I can't understand the comment on page 409, Gravitation, by Misner, Thorne, Wheeler
It follows that the ten components $G_{\alpha\beta} =8\pi T_{\alpha\beta}$ of the field equation must not determine completely and uniquely all ten components $g_{\mu\nu}$ of the metric.
On the countrary, $G_{\alpha\beta} =8\pi T_{\alpha\beta}$ must place only six independent constraints on the ten $g_{\mu\nu}(\mathcal{P})$, leaving four arbitrary functions to be adjusted by man's specialization of the four coordinate functions $x^{\alpha}(\mathcal{P})$.
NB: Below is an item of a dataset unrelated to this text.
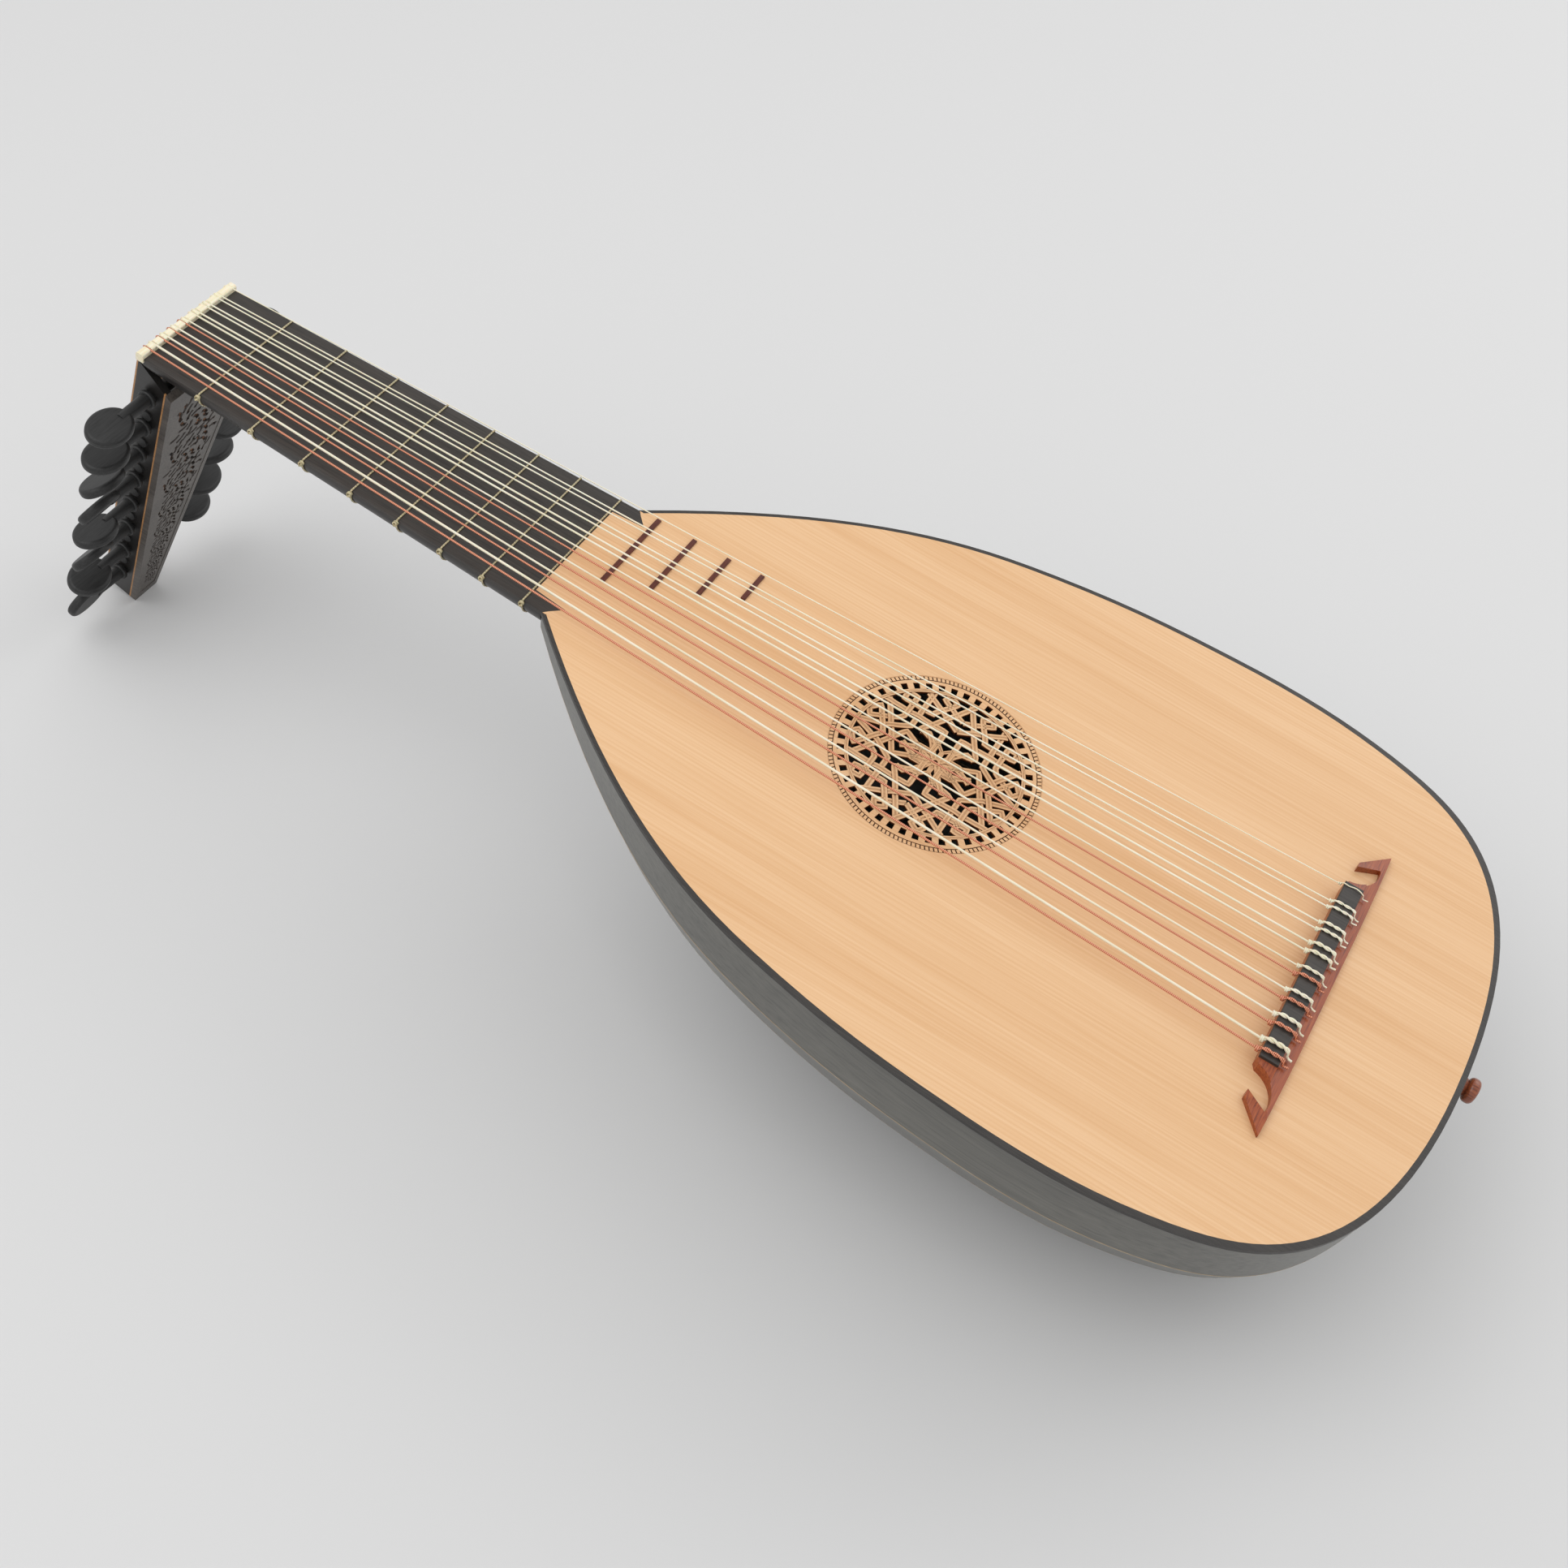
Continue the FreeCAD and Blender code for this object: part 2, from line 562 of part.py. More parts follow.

I can't understand it. I think we can always solve the field equation with appropriate initial/boundary conditions to get unique $g_{\mu\nu}$. After all those are just second order differential equations. To be specific, let me try to construct a counter example, the vacuum Einstein equation,
$$G_{\mu\nu}=0$$
If we apply the initial conditions $g_{\mu\nu}|_{t=0}=\eta_{\mu\nu}$ and ${\dot{g}_{\mu\nu}}|_{t=0} =0$, obviously the flat spacetime $g_{\mu\nu}=\eta_{\mu\nu}$ should be the solution. If the solution $g_{\mu\nu}$ is unique, what's the alternative solution?
If there does exist an alternative solution, does it come from "specialization of the four coordinate functions"?
Update:
user23660 constructed an explicit alternative solution, which is
$$
g_{00}=(f'(t))^2,\quad g_{ij}=-\delta_{ij}
$$
with other components being zero.
The function $f$ only need to satisfy $f'(0)=1,f''(0)=0$, that makes this metric compatible with the initial data; other than that, it's completely arbitrary! And we see that it does come from the coordinate transformation $t=f(\tau)$
To get the solution to be $\eta_{\mu\nu}$, we need to put further constraints on the metric directly in this coordinate system, like $g_{00}=1,g_{0i}=0$.
This redundant degrees of freedom(gauge) result from the contracted Bianchi identity, as explained in the following paragraph in MTW page 409,
$$G^{\alpha\beta}{}_{;\beta}=0$$
is true automatically, and so the equation of motion of the matter fields $T^{\alpha\beta}{}_{;\beta}=0$ doesn't really put restrictions on the evolution of the metric. Therefore, there are only 6 independent equations!
Best Answer
Of course, the metric $\eta_{\mu\nu}$ is not a unique solution for Einstein vacuum equations compatible with your given initial data. And yes, we can interpret the alternatives as arising from coordinate functions.
Let us take the simplest of such function: redefine time by introducing new 'time' variable $\tau$ through a relation $t=f(\tau)$ (spacial coordinates we will keep intact). The metric in new coordinates $(\tau,x,y,z)$ would be $$ ds^2=(f'(\tau))^2 d\tau^2 - \delta_{ij}dx^i dx^j. $$ It is, obviously, a different metric. And by choosing the function $f$ satisfying some simple conditions ($f(0)=0$, $f'(0)=1$, $f''(0)=0$) this metric will be compatible with your initial data.
But at the same time it is equally obvious that this metric still corresponds to the same space-time - the Minkowski space-time (at least locally).
Addition. To make a solution of Einstein equations unique one can use coordinate conditions (which are analogous to gauge fixing conditions in EM theory). These work as constraints on metric imposed in addition to Einstein equations.
Also, if you are interested in initial data - time evolution formulation of general relativity, I recommend looking at the ADM formalism.